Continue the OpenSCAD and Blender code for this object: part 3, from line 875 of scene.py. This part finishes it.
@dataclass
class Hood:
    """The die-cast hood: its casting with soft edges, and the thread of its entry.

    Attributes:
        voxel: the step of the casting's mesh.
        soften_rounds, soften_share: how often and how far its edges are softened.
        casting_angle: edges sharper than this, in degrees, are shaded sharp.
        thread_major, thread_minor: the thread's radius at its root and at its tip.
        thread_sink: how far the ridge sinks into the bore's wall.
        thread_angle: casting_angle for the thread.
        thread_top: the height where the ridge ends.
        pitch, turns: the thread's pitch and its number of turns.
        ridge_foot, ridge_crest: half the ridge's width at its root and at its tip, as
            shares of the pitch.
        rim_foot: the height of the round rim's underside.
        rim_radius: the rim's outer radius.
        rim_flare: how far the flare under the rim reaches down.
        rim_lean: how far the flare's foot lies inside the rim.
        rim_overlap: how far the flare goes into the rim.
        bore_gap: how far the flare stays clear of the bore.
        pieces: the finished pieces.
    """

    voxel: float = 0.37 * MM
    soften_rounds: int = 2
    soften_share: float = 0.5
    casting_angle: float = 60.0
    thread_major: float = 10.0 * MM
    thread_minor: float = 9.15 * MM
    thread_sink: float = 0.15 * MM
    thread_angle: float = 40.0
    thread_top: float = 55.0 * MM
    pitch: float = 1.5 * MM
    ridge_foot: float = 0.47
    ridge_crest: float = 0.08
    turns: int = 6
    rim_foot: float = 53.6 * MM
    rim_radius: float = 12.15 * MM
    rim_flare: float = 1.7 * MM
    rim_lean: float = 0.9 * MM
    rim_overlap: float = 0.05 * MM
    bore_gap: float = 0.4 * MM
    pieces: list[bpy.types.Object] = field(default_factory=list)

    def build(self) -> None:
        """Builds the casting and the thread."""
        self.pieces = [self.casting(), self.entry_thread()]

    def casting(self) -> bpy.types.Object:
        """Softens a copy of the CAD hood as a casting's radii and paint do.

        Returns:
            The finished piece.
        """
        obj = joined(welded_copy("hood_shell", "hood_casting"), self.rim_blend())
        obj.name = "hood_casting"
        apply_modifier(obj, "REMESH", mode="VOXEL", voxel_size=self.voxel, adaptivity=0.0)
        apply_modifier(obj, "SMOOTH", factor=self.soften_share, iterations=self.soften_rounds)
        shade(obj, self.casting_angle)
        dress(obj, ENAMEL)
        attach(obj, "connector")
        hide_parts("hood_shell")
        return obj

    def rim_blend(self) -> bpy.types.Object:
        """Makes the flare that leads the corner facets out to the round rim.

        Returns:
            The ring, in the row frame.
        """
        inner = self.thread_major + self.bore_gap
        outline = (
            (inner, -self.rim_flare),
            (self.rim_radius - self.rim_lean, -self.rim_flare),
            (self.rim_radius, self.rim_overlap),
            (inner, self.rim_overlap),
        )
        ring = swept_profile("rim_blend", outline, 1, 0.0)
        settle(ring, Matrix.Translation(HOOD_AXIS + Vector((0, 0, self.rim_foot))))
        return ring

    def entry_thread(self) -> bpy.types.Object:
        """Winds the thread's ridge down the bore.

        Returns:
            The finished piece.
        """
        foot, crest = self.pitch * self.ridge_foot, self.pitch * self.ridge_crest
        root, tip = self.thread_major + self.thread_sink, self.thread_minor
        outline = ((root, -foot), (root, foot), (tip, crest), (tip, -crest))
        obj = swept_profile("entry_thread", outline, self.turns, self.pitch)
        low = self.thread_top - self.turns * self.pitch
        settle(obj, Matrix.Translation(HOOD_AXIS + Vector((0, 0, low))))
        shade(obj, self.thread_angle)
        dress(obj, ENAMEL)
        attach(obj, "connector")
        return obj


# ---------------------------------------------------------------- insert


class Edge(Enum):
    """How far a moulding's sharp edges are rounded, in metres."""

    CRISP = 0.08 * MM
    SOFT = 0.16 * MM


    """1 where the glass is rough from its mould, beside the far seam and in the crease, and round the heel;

• [PROBLEM] Lines from the records above that hold "this" are the ones to list.

• [THE OUTPUT]
Continue the OpenSCAD and Blender code for this object: part 3, from line 875 of scene.py. This part finishes it.
        casting_angle: edges sharper than this, in degrees, are shaded sharp.

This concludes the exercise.